Uncertainties in modelling heterogeneous chemistry and Arctic ozone depletion in the winter 2009/2010

Wohltmann, I., T. Wegner, R. Müller, R. Lehmann, M. Rex, G.L. Manney, M.L. Santee, P. Bernath, O. Suminska-Ebersoldt, F. Stroh, M. von Hobe, C.M. Volk, E. Hosen, F. Ravegnani, A. Ulanovsky, and V. Yushkov (2013), Uncertainties in modelling heterogeneous chemistry and Arctic ozone depletion in the winter 2009/2010, Atmos. Chem. Phys., 13, 3909-3929, doi:10.5194/acp-13-3909-2013.
Abstract

Stratospheric chemistry and denitrification are simulated for the Arctic winter 2009/2010 with the Lagrangian Chemistry and Transport Model ATLAS. A number of sensitivity runs is used to explore the impact of uncertainties in chlorine activation and denitrification on the model results. In particular, the efficiency of chlorine activation on different types of liquid aerosol versus activation on nitric acid trihydrate clouds is examined.
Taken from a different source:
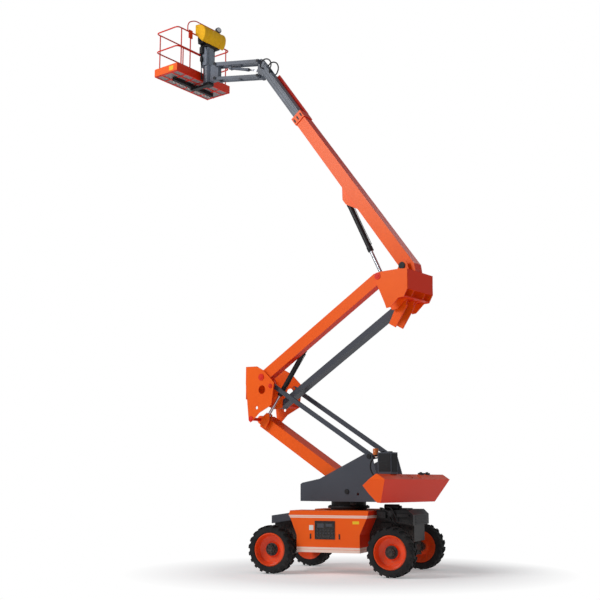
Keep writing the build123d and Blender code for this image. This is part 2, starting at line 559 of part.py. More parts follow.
RAIL_LEVELS = (RAIL_HEIGHT, RAIL_HEIGHT * 0.55)
with BuildPart() as platform_rails:
    corners = [(PLATFORM_FAR_X + RAIL_RADIUS, -HALF + RAIL_RADIUS), (PLATFORM_NEAR_X - RAIL_RADIUS, -HALF + RAIL_RADIUS),
               (PLATFORM_NEAR_X - RAIL_RADIUS, HALF - RAIL_RADIUS), (PLATFORM_FAR_X + RAIL_RADIUS, HALF - RAIL_RADIUS)]
    for level in RAIL_LEVELS:
        z = PLATFORM_FLOOR_Z + level
        with BuildLine(Plane.XY.offset(z)) as loop:
            FilletPolyline(*corners, radius=RAIL_CORNER, close=True)
        start = loop.line @ 0
        with BuildSketch(Plane(origin=start, z_dir=loop.line % 0)) as section:
            Circle(RAIL_RADIUS)
        sweep(section.sketch, path=loop.line)
    for x in (PLATFORM_FAR_X + RAIL_RADIUS, PLATFORM_NEAR_X - RAIL_RADIUS):
        for y in (-HALF + 150, 0, HALF - 150):
            bar((x, y, PLATFORM_FLOOR_Z + KICK_HEIGHT), (x, y, PLATFORM_FLOOR_Z + RAIL_HEIGHT), RAIL_RADIUS - 2)
finish(platform_rails, "platform_rails")

COLUMN_FOOT_Z = POST_UPPER_PIN[1] + 30 + PAD_GAP
with BuildPart() as platform_column:
    block((PLATFORM_NEAR_X, -110, COLUMN_FOOT_Z), (ROTATOR_X + 60, 110, PLATFORM_FLOOR_Z + 870))
finish(platform_column, "platform_column")

BRACKET_TOP_Z = POST_LOWER_PIN[1] - 20 - PAD_GAP
RACK_Z = PLATFORM_FLOOR_Z - FLOOR_DEPTH
with BuildPart() as platform_bracket:
    block((ROTATOR_X - 100, -90, BRACKET_TOP_Z - 70), (ROTATOR_X + 100, 90, BRACKET_TOP_Z))
    block((ROTATOR_X - 560, -60, BRACKET_TOP_Z - 60), (ROTATOR_X - 100, 60, BRACKET_TOP_Z - 10))
    block((ROTATOR_X - 560, -700, BRACKET_TOP_Z - 10), (ROTATOR_X - 480, 700, RACK_Z))
finish(platform_bracket, "platform_bracket")
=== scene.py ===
from math import cos, pi, radians, sin

import bmesh
import bpy
from mathutils import Matrix, Vector


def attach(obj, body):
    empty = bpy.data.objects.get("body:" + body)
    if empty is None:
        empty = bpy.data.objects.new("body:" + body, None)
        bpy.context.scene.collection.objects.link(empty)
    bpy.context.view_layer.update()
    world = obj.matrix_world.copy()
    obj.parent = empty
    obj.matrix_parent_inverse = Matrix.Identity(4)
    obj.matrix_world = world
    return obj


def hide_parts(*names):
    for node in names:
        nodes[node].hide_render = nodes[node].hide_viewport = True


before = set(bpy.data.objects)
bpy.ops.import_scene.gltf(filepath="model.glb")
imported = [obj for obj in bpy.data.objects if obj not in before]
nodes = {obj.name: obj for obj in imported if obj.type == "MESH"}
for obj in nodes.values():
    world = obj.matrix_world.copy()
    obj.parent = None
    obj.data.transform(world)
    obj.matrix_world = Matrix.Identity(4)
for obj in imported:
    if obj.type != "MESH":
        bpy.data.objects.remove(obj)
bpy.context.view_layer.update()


# ------------------------------------------------------------------ tyres
# Four rough-terrain tyres of black rubber, seated on their rims. Each is turned about its axle
# from one profile, and two rows of chunky lugs stand on the tread and lean over its shoulders.
class Signal:
    """A socket of a node tree, with arithmetic."""

    def __init__(self, paint, socket):
        self.paint = paint
        self.socket = socket

    def math(self, operation, other=0.0):
        return self.paint.add("Math", {"operation": operation}, [self, other])

    def __add__(self, other):
        return self.math("ADD", other)

    def __sub__(self, other):
        return self.math("SUBTRACT", other)

    def __rsub__(self, other):
        return self.paint.add("Math", {"operation": "SUBTRACT"}, [other, self])

    def __mul__(self, other):
        return self.math("MULTIPLY", other)

    def __truediv__(self, other):
        return self.math("DIVIDE", other)

    __radd__ = __add__
    __rmul__ = __mul__

    def above(self, edge, soft=0.02):
        """0 below the edge and 1 above it, over a soft width."""
        return ((self - edge) / soft + 0.5).math("MAXIMUM", 0.0).math("MINIMUM", 1.0)

    def between(self, low, high, soft=0.002):
        """1 between two levels and 0 outside them."""
        return self.above(low, soft) * (1.0 - self.above(high, soft))


def tint(value):
    """A colour of three numbers gets its fourth; a signal stays."""
    return value if isinstance(value, Signal) else (*value, 1.0)


class Paint:
    """A material built round one Principled shader, with patterns in metres on the object."""

    def __init__(self, name, roughness=0.5, metallic=0.0, coat=0.0, specular=0.5):
        self.material = bpy.data.materials.new(name)
        self.material.use_nodes = True
        self.tree = self.material.node_tree
        self.shader = self.tree.nodes["Principled BSDF"]
        for socket, value in (("Roughness", roughness), ("Metallic", metallic), ("Coat Weight", coat),
                              ("Specular IOR Level", specular)):
            self.shader.inputs[socket].default_value = value
        self.coordinates = self.add("TexCoord", {}, [], "Object")

    def add(self, kind, settings, inputs, output=0):
        """Add a node, set it, link or fill its inputs, and give back one output."""
        node = self.tree.nodes.new("ShaderNode" + kind)
        for key, value in settings.items():
            setattr(node, key, value)
        pairs = inputs.items() if isinstance(inputs, dict) else enumerate(inputs)
        for key, value in pairs:
            if isinstance(value, Signal):
                self.tree.links.new(value.socket, node.inputs[key])
            else:
                node.inputs[key].default_value = value
        return Signal(self, node.outputs[output])

    def mix(self, factor, first, second):
        """Blend two colours by a factor."""
        inputs = {0: factor, 6: tint(first), 7: tint(second)}
        return self.add("Mix", {"data_type": "RGBA"}, inputs, 2)

    def noise(self, scale, detail):
        return self.add("TexNoise", {}, {"Vector": self.coordinates, "Scale": scale, "Detail": detail})

    def axes(self, vector=None):
        """The three parts of a vector, or of the point on the object."""
        outputs = self.add("SeparateXYZ", {}, [vector or self.coordinates]).socket.node.outputs
        return [Signal(self, output) for output in outputs]

    def colour(self, value):
        self.tree.links.new(value.socket, self.shader.inputs["Base Color"])

    def rough(self, value):
        self.tree.links.new(value.socket, self.shader.inputs["Roughness"])

    def bump(self, height, strength, distance):
        """Lift the surface by a height signal."""
        inputs = {"Height": height, "Strength": strength, "Distance": distance}
        normal = self.add("Bump", {}, inputs)
        self.tree.links.new(normal.socket, self.shader.inputs["Normal"])


def dress(paint, *names):
    """Give solids their finish."""
    for name in names:
        mesh = nodes[name].data
        mesh.materials.clear()
        mesh.materials.append(paint.material)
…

Additionally, the impact of changes in reaction rate coefficients, in the particle number density of polar stratospheric clouds, in supersaturation, temperature or the extent of denitrification is investigated. Results are compared to satellite measurements of MLS and ACE-FTS and to in-situ measurements onboard the Geophysica aircraft during the RECONCILE measurement campaign. It is shown that even large changes in the underlying assumptions have only a small impact on the modelled ozone loss, even though they can cause considerable differences in chemical evolution of other species and in denitrification. Differences in column ozone between the sensitivity runs stay below 10 % at the end of the winter. Chlorine activation on liquid aerosols alone is able to explain the observed magnitude and morphology of the mixing ratios of active chlorine, reservoir gases and ozone. This is even true for binary aerosols (no uptake of HNO3 from the gas-phase allowed in the model). Differences in chlorine activation between sensitivity runs are within 30 %. Current estimates of nitric acid trihydrate (NAT) number density and supersaturation imply that, at least for this winter, NAT clouds play a relatively small role compared to liquid clouds in chlorine activation. The change between different reaction rate coefficients for liquid or solid clouds has only a minor impact on ozone loss and chlorine activation in our sensitivity runs.